Interestingly, this is something that many firms neglect when implementing zero trust security.

How Do I Get Started?

The first step you need to take is to assess your current security architecture.

This will help you understand where your business currently stands and what needs to be improved. Once you have a good understanding of your current security posture, you can start to implement a zero trust model. This might involve making changes to your network infrastructure or investing in new security tools.

Of course, every business is different, so there’s no universal approach. You’ll need to tailor your zero trust security strategy to the specific needs of your business.

However, there are some general best practices that you can follow. For instance, you should start by identifying which assets are most critical to your business.

Then, you can focus on securing these assets. Additionally, you should create a comprehensive inventory of all the users and devices on your network. This will help you ensure that only authorized individuals have access to sensitive data.

Finally, you should continuously monitor your network for any suspicious activity. This way, you can quickly identify and respond to any potential threats.

What Are the Main Principles of Zero Trust Architecture?

There are three main principles that all zero trust models should follow:

  • Collection and response automation
  • Continuous verification
  • Blast radius limitation

Each of these plays a large role in determining how effective your IT security is. Let's take a closer look at each one below.

Zero-Trust-Architecture

Collection and Response Automation

In order to save as much time as possible, it's important to automate the collection and response process.

This way, you can quickly identify and address any potential threats. Additionally, automation can help improve your overall security posture. By automating tasks like patch management, you can free up your staff to focus on more important tasks.

This will also make your security more efficient. For example, you will gain insight into security issues as soon as possible. From here, you can take the appropriate action without putting your data at risk.
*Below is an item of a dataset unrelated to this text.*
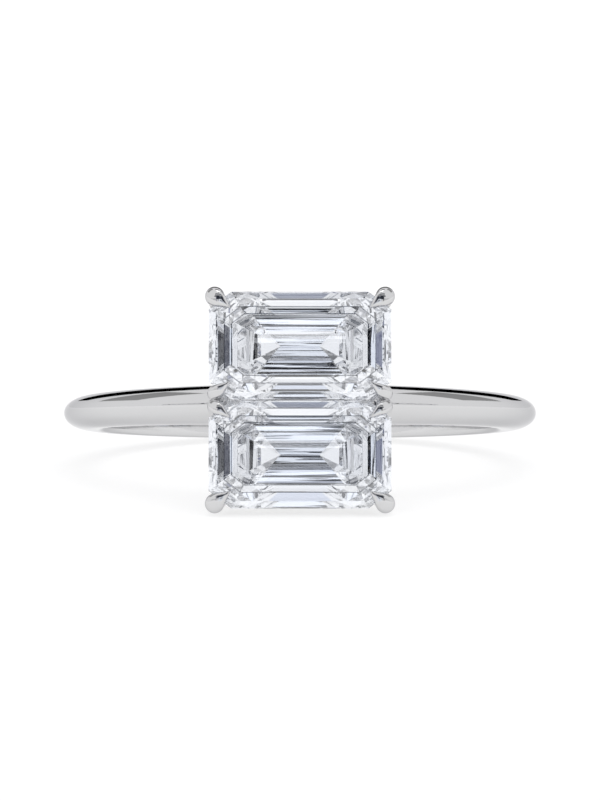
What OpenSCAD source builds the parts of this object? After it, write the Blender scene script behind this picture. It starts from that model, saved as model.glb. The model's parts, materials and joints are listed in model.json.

The type of security data that you collected during this process includes user credentials, endpoints, workloads, and network information. This data also includes threat intelligence, which can help you prevent future attacks.

Continuous Verification

There are no trusted credentials or devices at any time. This means that just because someone has used a device in the past does not mean that it does not need to be verified again. This helps prevent attacks where someone compromises a device in order to gain access to sensitive data.

In order to continuously verify users and devices, you need to have a comprehensive inventory of all the users and devices on your network. This way, you can quickly identify any unauthorized individuals who might be trying to access your data.

You also need to have the right tools in place to properly verify each user and device. This might include two-factor authentication or biometric security measures.

These security measures must also be scalable. As you scale your business, so will your digital security needs. Without scalable verification, you will not be able to meet these rising standards.

Blast Radius Limitation

In the event of a breach, you need to limit the damage that can be done. This is known as blast radius limitation.

To do this, you need to segment your network into different zones. Each zone should contain data that is critical to your business. By doing this, you can contain the damage of a breach.

Additionally, you can quickly identify which zone was breached. This way, you can take the appropriate action to mitigate the damage. You also need to have the right tools in place to properly segment your network.

This might include a software-defined perimeter or a micro-segmentation solution.

How Can a Professional Help Me With a Zero Trust Model?

The primary way in which a professional can help you with a zero trust model is by conducting a comprehensive assessment of your IT infrastructure.

This assessment will help you identify any potential vulnerabilities in your system. Additionally, the assessment will help you determine which security measures are right for you. After the audit is complete, the firm you work with can help you implement the necessary changes to your IT infrastructure.

This might include installing the right software or making changes to your network configuration. The firm can also help you train your staff on how to use the new security measures. Lastly, they can provide ongoing support to ensure that your system remains secure.

How Do I Find the Professional That's Right For Me?

The first attribute you need to consider is their level of experience.

They should have significant experience conducting zero trust security audits at companies like yours. Additionally, they should be familiar with the different types of zero trust solutions. This way, they can help you choose the right one for your business.

Make sure that the firm is reputable and has a good track record. You can check online reviews or ask for referrals from other businesses in your industry. Once you have narrowed down your choices, you should interview each firm.

This will help you get a better understanding of their services and how they would approach your specific situation.

When Should I Implement a Zero Trust Model?

There is no single answer to this question. The best time to implement a zero trust model is when you are ready to make a commitment to improving your security posture.

This might be in response to a security incident or as part of a larger digital transformation initiative. You should consider implementing a zero trust model if you are moving to the cloud or if you are working with sensitive data. You should also use a zero trust model if you are required to comply with certain regulations, such as the General Data Protection Regulation (GDPR).

How Much Does It Cost to Implement a Zero Trust Model?

The cost of implementing a zero trust model will vary depending on the size and complexity of your IT infrastructure. Additionally, the cost will depend on the security measures you choose to implement.

Generally speaking, you can expect to spend between $5,000 and $100,000 on zero trust security solutions. The professional that you work with can help you get a better understanding of what you need to budget for.

Key Takeaways

A zero trust security model is a type of security that does not rely on pre-existing trust relationships. There are three key components to a zero trust security model: identity verification, blast radius limitation, and least privilege.

A professional can help you assess your IT infrastructure and determine which security measures are right for you.

When choosing a professional, make sure that they have significant experience with zero trust security models and are familiar with the different types of solutions. Be sure that you keep this information in mind when you make your decision

How Can BitLyft Help?

We aim to monitor and detect threats 24/7. This allows us to protect businesses from issues they may have suffered from otherwise, such as data breaches. We also gather threat intelligence to improve our security strategies and make them more effective as time goes on.

Our solution is also highly scalable and offers continued support to meet your needs.

Zero Trust Security Doesn't Have to Be Complicated

Incorporating zero trust security might seem complex, but it's easier than you might expect it to be. Keep the above guidelines in mind so you can avoid problems you may have otherwise dealt with.